New York, NY (Top40 Charts) Rising punk band
Heart Attack Man has announced their 4th full length album Joyride The Pale Horse, set to be released on April 25, 2025. Along with the news comes two brand new tracks. Fans can listen to "Laughing Without Smiling" and "Spit" now below.
Shares front man Eric Egan: "With every song of ours that comes to life, I have a thought in the back of my mind that it could be the last good song we ever write. At the same time, in many ways it feels like we're just getting started and have only just begun to tell our story. This album is the intersection of pessimism and optimism; firmly between life and death."
Heart Attack Man will be on the road this spring, touring Australia ahead of their appearances at Slam Dunk
Music Festival in the UK. Stay tuned for more tour dates to be announced at www.heartattackman.com.
Upcoming Tour Dates:
5/8 - North Perth, AUS @ Rosemount Hotel
5/9 - Thornbury, AUS @ The Croxton Bandroom
5/10 - Adelaide, AUS @ Jive
5/15 - Newcastle, AUS @ King Street Hotel
5/16 - Camperdown, AUS @ Manning Bar
5/17 - Brisbane, AUS @ The Triffid
5/24 - Hatfield, UK @ Slam Dunk Festival - South
5/25 - Leeds, UK @ Slam Dunk Festival - North
Exploring our existential fate,
Heart Attack Man ponder not just death, but life in between the crunch of palm-muted pop-punk guitar chords and snappy hooks you just can't shake. As such, the Cleveland, OH trio—Eric Egan [vocals, guitar], Adam Paduch [drums], and Ty Sickels [guitar]—stare down fate with an ear-to-ear smile on their fourth full-length LP, Joyride the Pale Horse [Many Hats Distribution].
Since emerging in 2014,
Heart Attack Man have consistently sharpened their signature style to knife-point precision with clever lyrics as incisive as their airtight songcraft. This sound naturally progressed across Acid Rain EP, The Manson Family, Fake Blood, Thoughts & Prayerz EP, and Freak of Nature. Of the latter, Cleveland Magazine urged, "expect to find the high-energy, simmering pop-punk stylings that the band has established in the past few years — just, with more input and new flair." Brooklyn Vegan christened them "a rare band who feel catchy enough for arenas and punk enough for basements all at once," and OnesToWatch applauded their "enigmatic instrumentation and cutting lyrics." Along the way, ceaseless touring shored up a devout audience behind them, and they amassed millions of streams.
In 2024, the guys opted to reunite with producer
Brett Romnes at The Barbershop studio in New Jersey. Musically, they nodded to inspirations as diverse as Hum and Failure as well as Type O Negative, Quicksand, and Unwritten Law. Pushing boundaries, they incorporated different time signatures and coated the soundscape with a thick dose of nineties fuzz.

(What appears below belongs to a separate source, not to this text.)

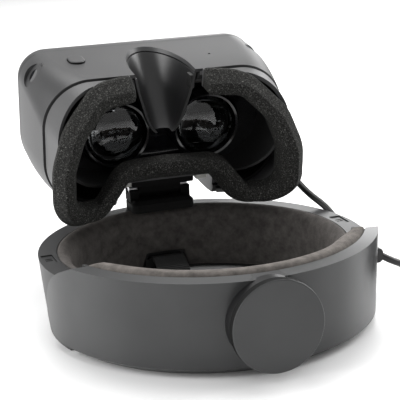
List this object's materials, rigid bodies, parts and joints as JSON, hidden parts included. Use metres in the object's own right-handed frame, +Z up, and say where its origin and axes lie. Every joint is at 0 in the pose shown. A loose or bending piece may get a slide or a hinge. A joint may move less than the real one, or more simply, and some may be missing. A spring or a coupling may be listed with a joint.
{
  "type": "vr headset",
  "caption": "Head-worn display with a rigid head ring: tilting, depth-sliding display, face foam, fit wheel at the rear and a coiled lead.",
  "frame": {"origin": "centre of the bottom of the bounding box without the lead, on the surface that the head ring stands on", "axes": "+Y forward out of the display, +Z up towards the display's nose side, as it stands upside down on the ring's crown-side rim; +X towards the lead"},
  "size_m": [0.3401, 0.2862, 0.1563],
  "materials": {
    "housing_plastic": "matt, fine texture",
    "ring_plastic": "satin",
    "rear_cover_plastic": "satin, slightly metallic",
    "frame_plastic": "satin",
    "black_plastic": "matt",
    "gloss_black": "polished",
    "lens_glass": "clear, coated",
    "camera_glass": "polished",
    "face_foam": "open-cell foam",
    "pad_suede": "brushed suede cloth",
    "strap_webbing": "woven webbing",
    "steel": "brushed",
    "gear_plastic": "moulded",
    "board": "solder mask",
    "display_glass": "panel glass",
    "aluminium": "plain",
    "cable_rubber": "soft jacket",
    "metal_tip": "plated"
  },
  "bodies": {
    "halo": {"halo_shell": "ring_plastic", "halo_liner": "black_plastic", "forehead_pad": "pad_suede", "hinge_bridge": "black_plastic", "hinge_pin": "steel", "top_strap": "strap_webbing", "strap_anchor_front": "black_plastic", "slide_tongues": "gear_plastic", "speakers": "black_plastic", "speaker_grilles": "ring_plastic", "headset_lead": "cable_rubber", "cable_clip": "cable_rubber", "cable_run": "cable_rubber", "cable_coil": "cable_rubber", "coil_tie": "cable_rubber", "connector": "cable_rubber", "connector_plug": "metal_tip"},
    "rear_band": {"rear_cover": "rear_cover_plastic", "rear_liner": "black_plastic", "rear_pad": "pad_suede", "cover_screws": "steel", "strap_anchor_rear": "black_plastic"},
    "wheel": {"fit_wheel": "rear_cover_plastic", "wheel_shaft": "steel", "pinion": "gear_plastic"},
    "rack_left": {"rack_left": "gear_plastic"},
    "rack_right": {"rack_right": "gear_plastic"},
    "carriage": {"slide_carriage": "black_plastic"},
    "button": {"depth_button": "housing_plastic"},
    "visor": {"visor_housing": "housing_plastic", "front_cover": "housing_plastic", "face_frame": "frame_plastic", "foam_frame": "frame_plastic", "seam_ring": "black_plastic", "eye_shroud": "black_plastic", "lens_tubes": "black_plastic", "display_tray": "black_plastic", "button_seat": "black_plastic", "microphone": "black_plastic", "proximity_sensor": "black_plastic", "side_bezel_left": "black_plastic", "side_bezel_right": "black_plastic", "recess_latch": "black_plastic", "lens_left": "lens_glass", "lens_right": "lens_glass", "front_cameras": "camera_glass", "side_cameras": "camera_glass", "crown_camera": "camera_glass", "face_foam": "face_foam", "tray_screws": "steel", "button_spring": "steel", "slide_rails": "gear_plastic", "main_board": "board", "display_panel": "display_glass", "cooling_plate": "aluminium", "cable_boot": "cable_rubber", "lens_plate": "gloss_black", "lens_ring_left": "gloss_black", "lens_ring_right": "gloss_black", "nose_recess": "gloss_black"}
  },
  "joints": [
    {"name": "visor_tilt", "type": "hinge", "parent": "halo", "child": "carriage", "pos_m": [0, 0.07995, 0.06], "axis": [1, 0, 0], "range_deg": [-12, 0]},
    {"name": "visor_slide", "type": "slide", "parent": "carriage", "child": "visor", "axis": [0, 0.9869, 0.1616], "range_m": [0, 0.015]},
    {"name": "depth_button", "type": "slide", "parent": "visor", "child": "button", "axis": [0, 0.1616, -0.9869], "range_m": [0, 0.0015], "stiffness_N_per_m": 400, "deforming": ["button_spring"]},
    {"name": "rear_slide", "type": "slide", "parent": "halo", "child": "rear_band", "axis": [0, -1, 0], "range_m": [0, 0.025]},
    {"name": "wheel_turn", "type": "hinge", "parent": "rear_band", "child": "wheel", "pos_m": [0, -0.13805, 0.0324], "axis": [0, -1, 0], "range_deg": [-160, 0]},
    {"name": "rack_right_run", "type": "hinge", "parent": "rear_band", "child": "rack_right", "pos_m": [0, -0.02505, 0.03], "axis": [0, 0, 1], "range_deg": [0, 15]},
    {"name": "rack_left_run", "type": "hinge", "parent": "rear_band", "child": "rack_left", "pos_m": [0, -0.02505, 0.03], "axis": [0, 0, 1], "range_deg": [-15, 0]}
  ],
  "couplings": [
    {"joint": "wheel_turn", "follows": "rear_slide", "rad_per_m": -111.11},
    {"joint": "rack_right_run", "follows": "rear_slide", "rad_per_m": 10.309},
    {"joint": "rack_left_run", "follows": "rear_slide", "rad_per_m": -10.309}
  ]
}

The group's mastery of dynamics shines on the single "Laughing Without Smiling." Creaky acoustic guitar slips into the undertow of a power chord-driven chorus, "And I see you going through the motions of your life and it looks a lot like laughing without smiling."
The trudging stomp of "Spit" opens with a self-effacing request, "Kill me and replace me with a hologram. No one will ever know the difference, much less even give a damn." Eric's scream takes hold on the hook, "The world you're living in will soon be faded into memory. Spit in the face of humanity," dissolving into an uneasy guitar lead.
"It gets into A.I.," he reveals. "What does A.I. mean for the creative process? Is it the end of human creativity? 'Spit' is a tongue-in-cheek sarcastic confrontation. I don't like the idea of everyone relying on robots more and more. It's my snarky pushback."
The alternately rumbling and swaggering groove of "The Gallows" mirrors the s-eating grin of Eric's delivery, "Happy graduation from the gallows! You made it."
The trip concludes with the title track. His sunny refrain belies the heavy subject matter as a morbidly sweet refrain shines, "Joyride the pale horse, I've got a secret handshake with Elvis."
"It encapsulates the album," Eric remarks. "In a way, it's the most abstract tune. 'Joyriding the pale horse' sounds biblical. I'm making all of these different allusions to death, but I'm not referencing it outright."
In the end,
Heart Attack Man sound as alive as ever. "When it comes to this band, it feels like everything we've done prepared us for this moment," he leaves off. "We know what we want to do and who we are. We don't want to know what life looks like without playing music."